--- BEGIN Provided data ---

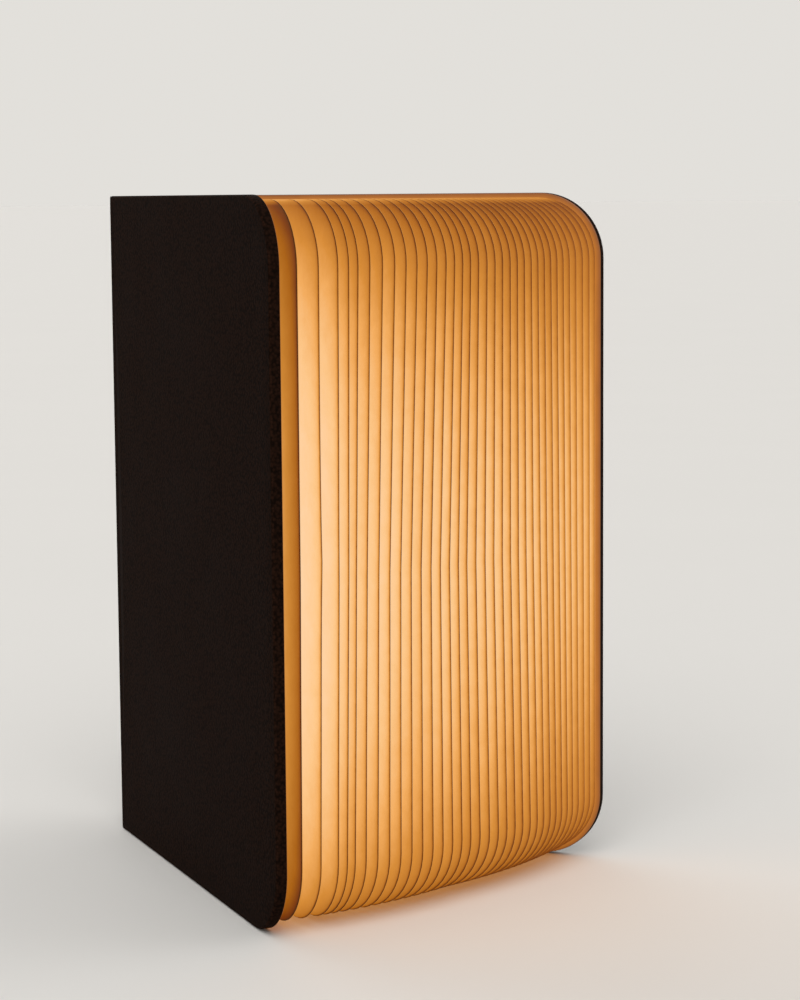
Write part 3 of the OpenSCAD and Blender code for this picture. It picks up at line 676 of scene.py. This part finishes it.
pages = {
    "columns": [0.0, 0.15, 0.35, 0.55, 0.7, 0.8, 0.86, 0.905, 0.935, 0.955, 0.97, 0.98, 0.988, 0.993, 0.9965,
                0.9985, 1.0],
    "rowsStraight": 34, "rowsCorner": 12,
    "paperThick": 0.14,  # mm, the paper itself; the part's solid is thicker
    "middle": 105.0,     # height in mm from which the heads and feet of the pages lean
    "middleLean": (-0.12, 2.66, 0.94, -5.21),   # mm, the a, b, c, d of pageBow
    "headLean": (1.87, -7.72, -2.99, 7.29), "headRise": 100.0,
    "footLean": (1.51, 3.19, -2.94, 1.40), "footRise": 85.0,
    "ripple": 0.032,     # mm of each page's own unevenness
    "kinkPage": 2, "kink": 0.36, "kinkHeight": 110.0, "kinkWide": 15.0,   # the small kink in the second page
    "rimWide": 0.52,     # mm of each face beside the cut edge that carry painted shade
    "rimNear": 0.8,      # how much wider that is on the first near faces
    "rimDark": 0.98, "rimFar": 0.82,       # how dark that painted shade is on near faces, and how much less on far ones
    "rimHead": 0.7, "rimHeadPower": 12,    # how much less dark again on the far faces towards the head
    "glowEdge": 0.27,    # share of the light left at the fore-edge
    "glowNearFast": 0.8, "glowFarFast": 1.7,   # mm over which near and far faces brighten inwards from there
    "glowSlow": 0.45, "glowSlowDepth": 6.0,    # share of it on the near faces that takes this many mm
    "headLight": 0.33, "headWide": 0.8,        # light that gets out along the head, and its width in mm
    "glowMiddle": 104.0, "glowReach": 107.0,   # mm: the brightest height, and how far it fades up and down
    "glowDrop": 0.85, "glowPower": 1.7,    # how far it drops, and its curve
    "glowFlat": 1.3,     # how much flatter that curve is on the near faces
    "glowDeeper": 0.15, "glowDeep": 9.0,   # how much less it drops inside, and the mm over which that grows
    "glowFar": 0.05,     # how much less light reaches the faces across the fan
    "uneven": 0.05,      # how much the light differs from page to page
    "coverSide": 0.7, "coverSideFade": 0.92,   # light on the faces next to the covers, and how far it fades
    "coverSideDepth": 14.0,   # mm over which those faces brighten inwards
    "edgeLight": 0.92, "edgeDrop": 0.68,   # light on the cut edges, and how far it drops up and down
}
record = frame["record"]["behaviour"]
ratioOf = {c["joint"]: c["ratio"] for c in record["couplings"]}
axisOf = {j["name"]: j["axis"][2] for j in record["joints"]}


def leafOutline():
    # Heights of the rows, and how far out the page reaches at each: W, and in the corners
    # W - R + sqrt(R^2 - (R - rise)^2).
    inset, radius = book["pageInset"], book["cornerRadius"] - book["pageInset"]
    low, high, wide = inset, book["height"] - inset, book["coverWidth"] - inset
    turn = np.linspace(0, math.pi / 2, pages["rowsCorner"])
    lowZ = low + radius * (1 - np.cos(turn))
    lowU = wide - radius * (1 - np.sin(turn))
    middleZ = np.linspace(low + radius, high - radius, pages["rowsStraight"])[1:-1]
    z = np.concatenate([lowZ, middleZ, (high + low) - lowZ[::-1]])
    reach = np.concatenate([lowU, np.full(len(middleZ), wide), lowU[::-1]])
    return z, reach


def pageBow(i, u, z, place):
    # How far the page stands off its plane: (1 - p^2)(middle + head x rise above + foot x rise below), each
    # of the three being a + b p + c p^2 + d p^3 at the page's place p, -1 at the left cover and 1 at the
    # right. Neighbours differ by less than they lie apart in the closed book. Each page adds a small ripple
    # of its own, and all of it fades to none at the root by 3 s^2 - 2 s^3.
    share = np.clip((u - book["pageRoot"]) / (book["coverWidth"] - book["pageRoot"]), 0, 1)
    powers = place ** np.arange(4)
    above = np.clip((z - pages["middle"]) / pages["headRise"], 0, 1.05)
    below = np.clip((pages["middle"] - z) / pages["footRise"], 0, 1.12)
    lean = np.dot(pages["middleLean"], powers) + above * np.dot(pages["headLean"], powers)
    lean = lean + below * np.dot(pages["footLean"], powers)
    t, phase = z / book["height"], 2.4 * i
    own = np.sin(2 * math.pi * 1.3 * t + phase) * 0.6 + 0.4 * np.sin(2 * math.pi * 3.3 * t + 1.7 * phase)
    own = own * pages["ripple"]
    if i == pages["kinkPage"]:
        own = own + pages["kink"] * np.exp(-np.abs(z - pages["kinkHeight"]) / pages["kinkWide"])
    return share * share * (3 - 2 * share) * (lean * (1 - place * place) + own)


def makePage(i):
    # A closed thin leaf: two grids of rows up the page and columns out from the root, joined round the rim.
    name = f"page_{i:02d}"
    place = (2 * i - book["pageCount"] - 1) / (book["pageCount"] + 1)
    side = axisOf[name + "_hinge"]
    angle = ratioOf[name + "_hinge"] * book["openAngle"]
    depth = book["spineWidth"] / 2 - side * place * gapWidth / 2
    z, reach = leafOutline()
    column = np.array(pages["columns"])
    u = book["pageRoot"] + (reach[:, None] - book["pageRoot"]) * column[None, :]
    zz = z[:, None] + 0 * u
    bow = -side * pageBow(i, u, zz, place)
    faces = [onSide(u, depth + bow + k * pages["paperThick"] / 2, zz, side, angle) for k in (-1, 1)]
    rows, columns = u.shape
    count = rows * columns
    points = np.concatenate([f.reshape(-1, 3) for f in faces])
    index = np.arange(2 * count).reshape(2, rows, columns)
    first, second = gridFaces(rows, columns), gridFaces(rows, columns, count)[:, ::-1]
    edges = [stripFaces(index[0, :, 0], index[1, :, 0]), stripFaces(index[1, :, -1], index[0, :, -1]),
             stripFaces(index[1, 0, :], index[0, 0, :]), stripFaces(index[0, -1, :], index[1, -1, :])]
    quads = np.concatenate([first, second, *edges])
    if signedVolume(points, quads) < 0:
        quads = quads[:, ::-1]
    slots = np.zeros(len(quads), int)
    slots[len(first) + len(second):] = 1
    # Light on a face, which looks left (-1) or right (1): 1 - drop (height off the middle / reach)^power,
    # less across the fan, and fading by two exponentials towards the fore-edge, where a dark rim of painted
    # shade draws the line between two pages.
    inward = reach[:, None] - u
    offMiddle = np.abs(zz - pages["glowMiddle"]) / pages["glowReach"]
    drop = pages["glowDrop"] * (1 - pages["glowDeeper"] * (1 - np.exp(-inward / pages["glowDeep"])))
    head = pages["headLight"] * np.exp(-((zz - z[-1]) / pages["headWide"]) ** 2)
    glow, rim = [], []
    for look in (side, -side):
        across = 0.5 - 0.5 * place * look
        heightLevel = 1 - drop * offMiddle ** (pages["glowPower"] + pages["glowFlat"] * (1 - across) ** 3)
        slow = pages["glowSlow"] * (1 - across)
        fast = pages["glowNearFast"] + (pages["glowFarFast"] - pages["glowNearFast"]) * across
        depthLevel = 1 - slow * np.exp(-inward / pages["glowSlowDepth"])
        depthLevel = depthLevel - (1 - pages["glowEdge"] - slow) * np.exp(-inward / fast)
        level = heightLevel * depthLevel * (1 - pages["glowFar"] * across)
        level = level * (1 + pages["uneven"] * math.sin(5.1 * i + look))
        if across < 1.5 / (book["pageCount"] + 1):   # a face next to a cover
            level = 1 - pages["coverSideFade"] * np.exp(-inward / pages["coverSideDepth"])
            level = level * heightLevel * pages["coverSide"]
        level = level + head
        rimWide = pages["rimWide"] * (1 + pages["rimNear"] * (1 - across) ** 8)
        # painted shade along the fore-edge, which draws the line between two pages
        rimShade = (pages["rimDark"] - pages["rimFar"] * across ** 2) * np.exp(-(inward / rimWide) ** 2)
        rimShade = rimShade * (1 - pages["rimHead"] * across * (zz / book["height"]) ** pages["rimHeadPower"])
        glow.append((np.clip(level, 0, 1) * (1 - rimShade)).ravel())
        rim.append(rimShade.ravel())
    edgeLit = pages["edgeLight"] * (1 - pages["edgeDrop"] * offMiddle ** pages["glowPower"]).ravel()
    piece = makePiece("leaf_" + name[-2:], points, quads, [finish["page"], finish["pageEdge"]], slots,
                      {"glow": np.concatenate(glow), "rim": np.concatenate(rim),
                       "edgeLit": np.tile(edgeLit, 2)})
    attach(piece, name)
    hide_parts(name)


for number in range(1, book["pageCount"] + 1):
    makePage(number)
print("pages made")

for sideName, sideSign in (("right", 1), ("left", -1)):
    skin = makeCoverLeather(f"leather{sideName.capitalize()}Cover", sideSign)
    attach(skin, sideName + "_cover")
    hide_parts(sideName + "_skin")
    strip = makeFold(f"leather{sideName.capitalize()}Fold", sideSign)
    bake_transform(strip)
spineSkin = makeSpineLeather()
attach(spineSkin, "spine")
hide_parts("spine_skin")
print("leather made")


# Stage

studio = {
    "floorColour": "#dddad5",
    "backdrop": 0.763, "backdropColour": (1.0, 0.974, 0.926, 1.0),   # its strength, and its linear colour
    "worldLight": 0.5,
    "lamps": {"keyLight": ((-1.1, -1.0, 1.7), 1.55), "fillLight": ((1.3, -0.9, 1.1), 0.45),
              "backLight": ((0.3, 1.5, 1.4), 0.45)},   # where each stands, in metres, and its power
    "softness": 50.0,    # degrees across each lamp
}


def makeStage():
    # A pale disc: radius rings times angles on a grid, flat at z = 0.
    radii, turn = [0.0, 0.3, 1.0, 4.0, 20.0, 90.0], np.linspace(0, 2 * math.pi, 97)[:-1]
    ring, angle = np.meshgrid(radii, turn, indexing="ij")
    points = np.stack([ring * np.cos(angle), ring * np.sin(angle), 0 * ring], -1).reshape(-1, 3)
    rows, columns = ring.shape
    index = np.arange(rows * columns).reshape(rows, columns)
    index = np.concatenate([index, index[:, :1]], 1)
    quads = np.concatenate([stripFaces(index[k], index[k + 1]) for k in range(rows - 1)])[:, ::-1]
    material, tree, shader, place = newMaterial("paleFloor")
    cloud = addNode(tree, "TexNoise", {"Vector": place, "Scale": 6.0, "Detail": 3.0})
    tone = addNode(tree, "Mix", {"data_type": "RGBA", 0: cloud.outputs["Fac"],
                                 6: linearColour(studio["floorColour"], 0.98),
                                 7: linearColour(studio["floorColour"])})
    setShader(tree, shader, {"Base Color": tone.outputs[2], "Roughness": 0.7, "Specular IOR Level": 0.2})
    floor = makePiece("floor", points, quads, [material])
    floor.location.z = -0.2 * mm   # clear of the book's foot


def makeLight(name, place, power):
    # A soft far light: it lights the whole floor evenly, and its width softens the shadows.
    data = bpy.data.lights.new(name, "SUN")
    data.energy, data.angle = power, math.radians(studio["softness"])
    light = bpy.data.objects.new(name, data)
    light.location = place
    light.rotation_euler = (Vector((0, 0, 0.1)) - Vector(place)).to_track_quat("-Z", "Y").to_euler()
    bpy.context.scene.collection.objects.link(light)


def makeWorld():
    # The world lights evenly; to the camera, and in gloss and glass, it is a plain pale backdrop.
    world = bpy.data.worlds.new("world")
    world.use_nodes = True
    tree = world.node_tree
    tree.nodes.clear()
    path = addNode(tree, "LightPath", {})
    seen = addNode(tree, "Math", {"operation": "MAXIMUM", 0: path.outputs["Is Camera Ray"],
                                  1: path.outputs["Is Glossy Ray"]})
    through = addNode(tree, "Math", {"operation": "MAXIMUM", 0: seen.outputs[0],
                                     1: path.outputs["Is Transmission Ray"]})
    light = addNode(tree, "Background", {"Color": [1.0, 1.0, 1.0, 1.0], "Strength": studio["worldLight"]})
    backdrop = addNode(tree, "Background", {"Color": studio["backdropColour"],
                                            "Strength": studio["backdrop"]})
    both = addNode(tree, "MixShader", {0: through.outputs[0], 1: light.outputs[0], 2: backdrop.outputs[0]})
    addNode(tree, "OutputWorld", {"Surface": both.outputs[0]})
    bpy.context.scene.world = world


makeStage()
makeWorld()
for lampName, (lampPlace, lampPower) in studio["lamps"].items():
    makeLight(lampName, lampPlace, lampPower)
print("stage made")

--- END Provided data ---

**Job**
Identify every line above with the string "this" in it. Copy those lines.

**Finished exercise**
Write part 3 of the OpenSCAD and Blender code for this picture. It picks up at line 676 of scene.py. This part finishes it.
    "glowSlow": 0.45, "glowSlowDepth": 6.0,    # share of it on the near faces that takes this many mm